Biometric Attendance System’s Increasing Importance

Used in almost every field and organisation across the globe, India is soon waking up to the advantages of using biometric attendance systems. Only recently, the Imphal State Government announced the use of biometric attendance systems in schools and colleges. It will be used to mark attendance of students and teachers. Students with low attendance will be barred from appearing their respective examinations. With smaller cities and states now responding to the beneficial uses of the biometric attendance, manual attendance marking will soon be redundant.

The biometric attendance can be used in almost every kind of institution and type of organisation. It first made its presence felt in huge MNC organisations in the country where keeping track of the employee work hours was an essential factor. The HR department in the organisation benefitted the most with the use of biometric attendance systems since it not just produced records of tracked worked hours, but also worked as an attendance tracker. This did away with a lot of paperwork, and manual attendance systems that were easily manipulated. Moreover it left the HR department a lot more time on their hands, allowing them to give importance to other work areas that needed attention, e.g. focus on employee and employee engagement.

Although the biometric attendance system has huge benefits in its kitty, there is still a part of the business world that has stayed ignorant to its uses. Citing most of their reasons towards it being expensive equipment that requires expensive maintenance etc. Contrary to misled belief about the biometric attendance, installing one in your office is in fact a profitable investment. With the biometric attendance cutting down time spent in manually calculating work hours, time logged in at work, understanding losses because of late or less clocked in work hours etc. all add up to its ROI.

The biometric attendance works on an excellent principle which is recognising an individual through their psychological or physical characteristics. The most commonly used biometric attendance used is the one that identifies employees through their physical characteristics. Some of the physical features these machines measure are fingerprint, retina scan, hand geometry, voice recognition, handwriting, iris and face recognition. The information stored in these systems is safe and cannot be stolen making these systems very reliable. We all know that personal information in some systems can be easily recreated by reverse-engineering or even tampered with. The use of biometric attendance even if stolen cannot be meddled with or its information cannot be recreated which is essential since employee information should be kept away from miscreants.

The biometric attendance is persistently gaining its much deserved importance because it is effortless, and requires only a swipe of the hand, finger or scanning the iris to recognise the person.
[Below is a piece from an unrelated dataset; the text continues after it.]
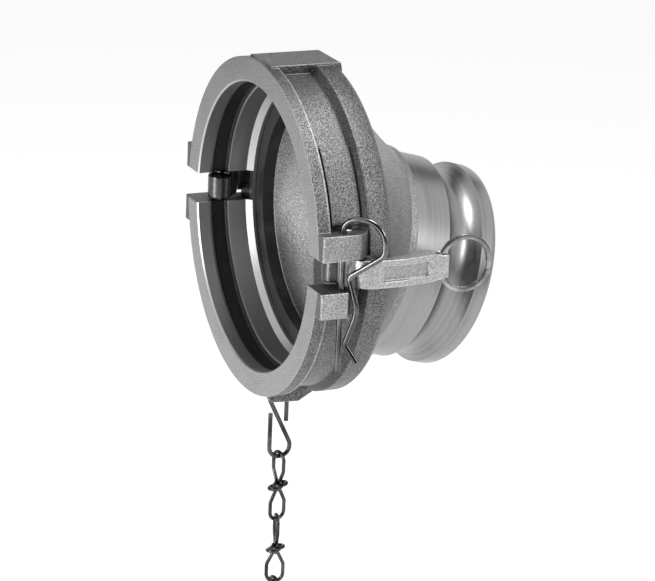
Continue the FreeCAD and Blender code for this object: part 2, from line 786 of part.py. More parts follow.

The biometric attendance system technology has been making huge progress in the last few years. Its cutting edge technology and much reduced costs as compared to a few years ago make it a profitable investment for any type and size of business. Several government offices around the country have understood the need for biometric attendance systems and the benefits it employs. For example the Margo Muncipal-Council too recently decided to install biometric attendance systems to track attendance of its employees.

Understanding the working of a biometric attendance is very simple. Fingerprint optical scanners are most commonly used in most government and private organisations; here is a brief understanding on how the system works.

A biometric scanner has two jobs;

  1. Scan or get an image of your finger
  2. Match your scanned finger image that includes patterns of, ridges, valleys to your fingers pre-scanned image that is stored in its database.

Finger patterns like minute ridges and lines constantly keep changing. The Biometric attendance stores information of those patterns that have specific characteristic that is present in almost every fingerprint scan. These scanned images are saved as an encrypted biometric key and in some cases it is a mathematical representation. This disallows the misuse of information which is possible if only a scanned image was stored. The information stored is a set of binary code which is next to impossible to convert to an image. Duplication of fingerprints is therefore impossible. Think binary code in a computer system, the information stored in the biometric attendance is much similar to it.
This simple system of fingerprint scan has now several organisations thriving on its reliability, also because of the reduction in direct and indirect labour costs, apart from its several operational benefits.